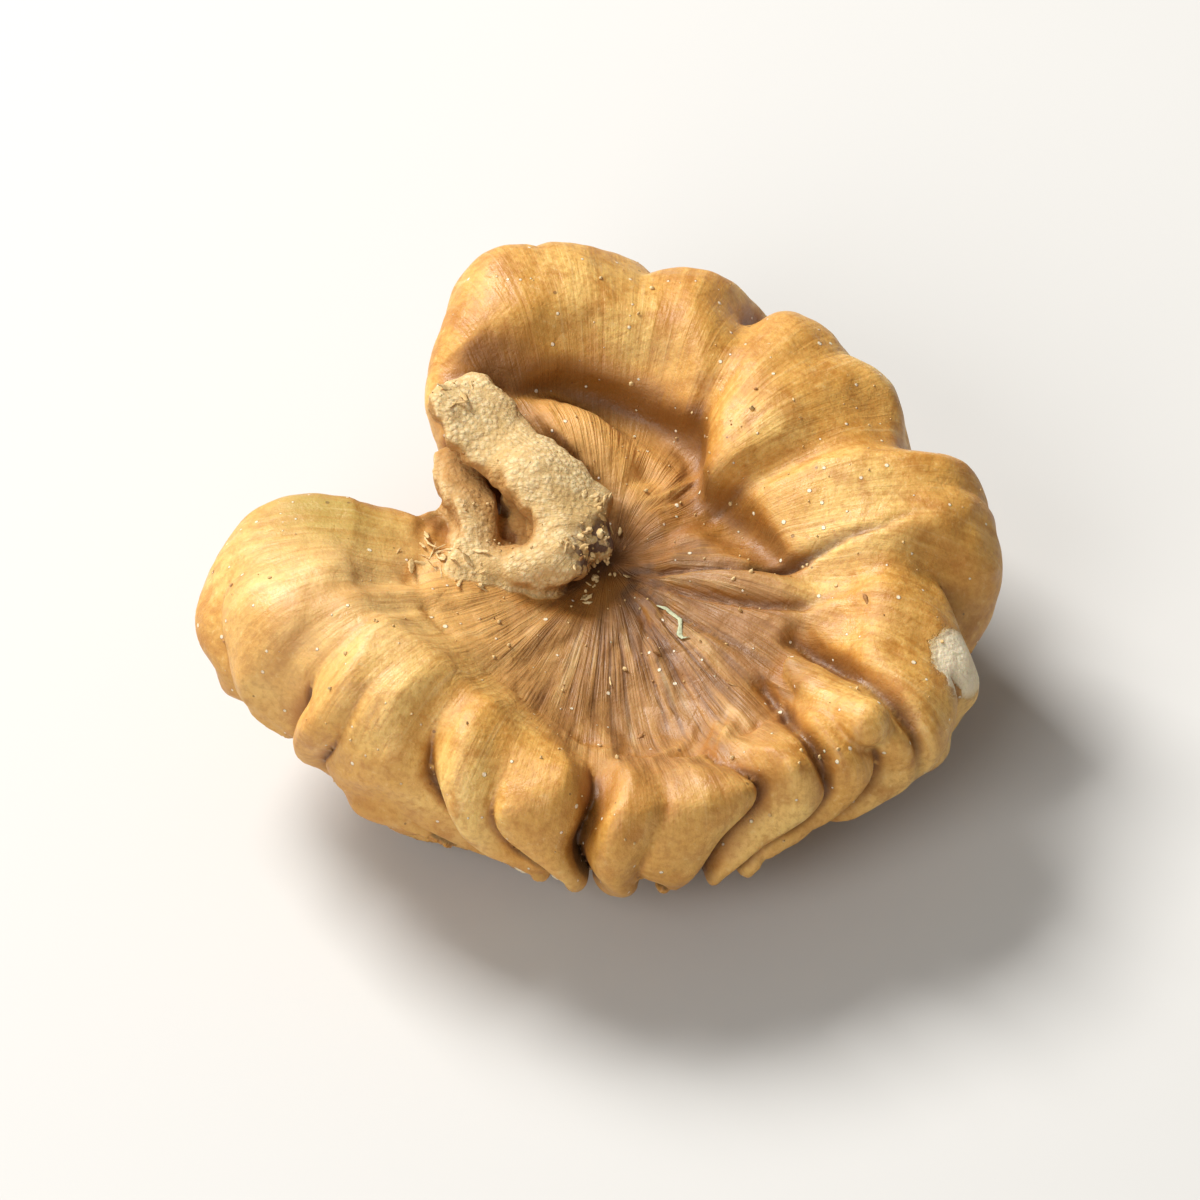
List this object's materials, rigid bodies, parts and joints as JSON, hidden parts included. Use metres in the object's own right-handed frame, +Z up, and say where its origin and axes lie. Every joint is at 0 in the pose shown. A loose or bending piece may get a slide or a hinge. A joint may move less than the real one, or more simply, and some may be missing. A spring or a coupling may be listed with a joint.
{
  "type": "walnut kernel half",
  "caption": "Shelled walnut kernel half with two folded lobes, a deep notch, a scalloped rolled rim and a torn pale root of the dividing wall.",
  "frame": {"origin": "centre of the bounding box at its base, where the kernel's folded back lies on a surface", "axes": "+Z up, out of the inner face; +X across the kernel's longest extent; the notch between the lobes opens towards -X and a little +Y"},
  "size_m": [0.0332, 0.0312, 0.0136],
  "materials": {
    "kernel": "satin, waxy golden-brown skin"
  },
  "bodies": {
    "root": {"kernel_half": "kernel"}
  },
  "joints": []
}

TASK TO COMPLETE: Extract all of the data above without altering anything.

COMPLETE ANSWER:
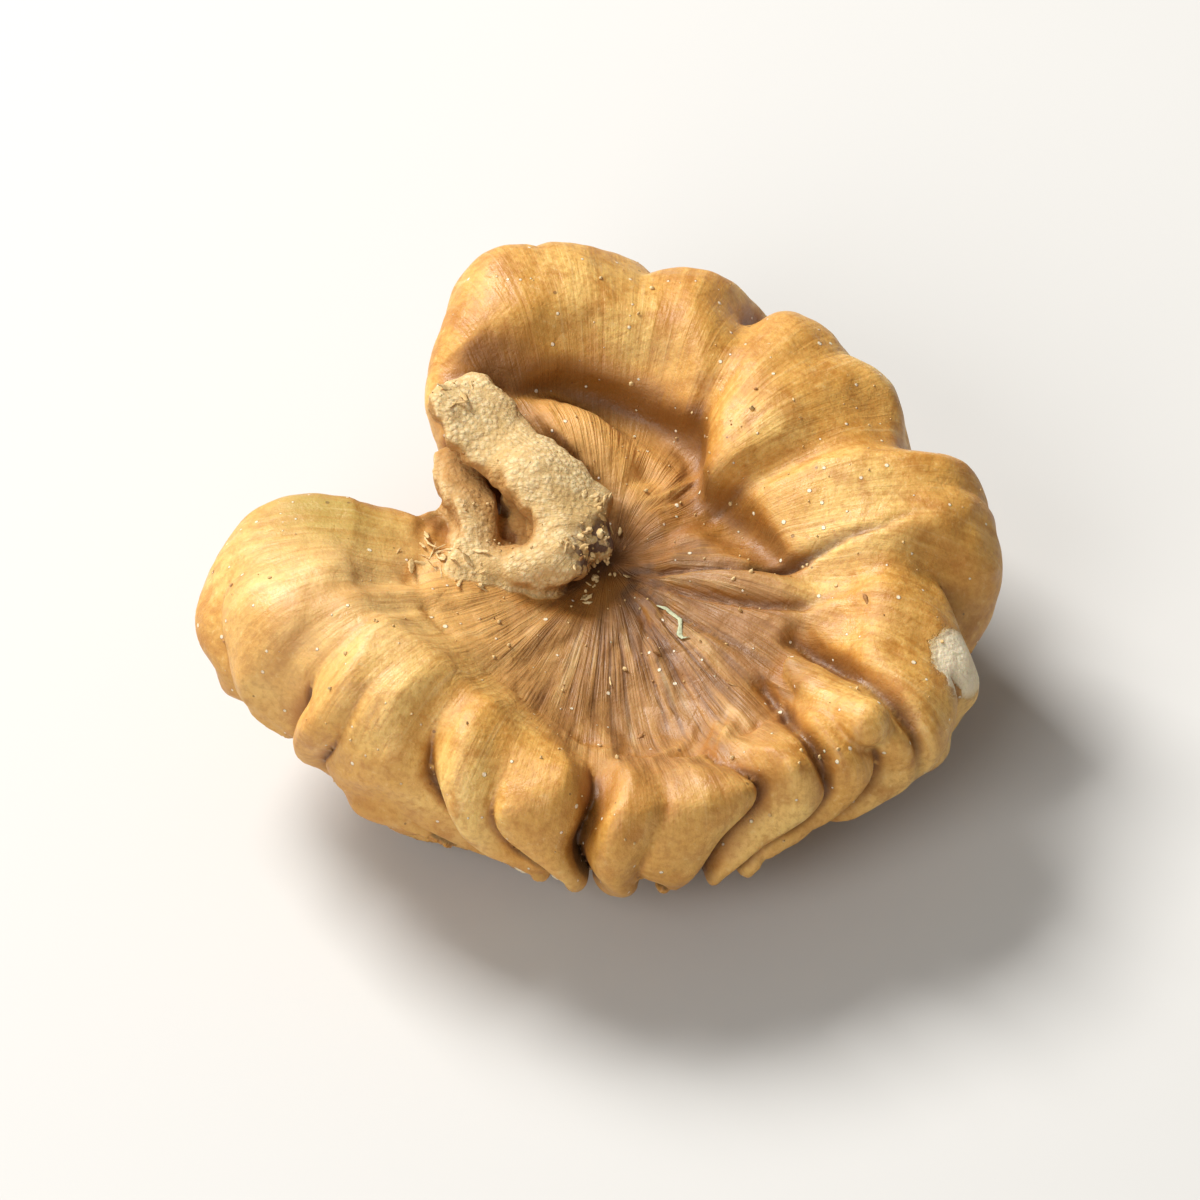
List this object's materials, rigid bodies, parts and joints as JSON, hidden parts included. Use metres in the object's own right-handed frame, +Z up, and say where its origin and axes lie. Every joint is at 0 in the pose shown. A loose or bending piece may get a slide or a hinge. A joint may move less than the real one, or more simply, and some may be missing. A spring or a coupling may be listed with a joint.
{
  "type": "walnut kernel half",
  "caption": "Shelled walnut kernel half with two folded lobes, a deep notch, a scalloped rolled rim and a torn pale root of the dividing wall.",
  "frame": {"origin": "centre of the bounding box at its base, where the kernel's folded back lies on a surface", "axes": "+Z up, out of the inner face; +X across the kernel's longest extent; the notch between the lobes opens towards -X and a little +Y"},
  "size_m": [0.0332, 0.0312, 0.0136],
  "materials": {
    "kernel": "satin, waxy golden-brown skin"
  },
  "bodies": {
    "root": {"kernel_half": "kernel"}
  },
  "joints": []
}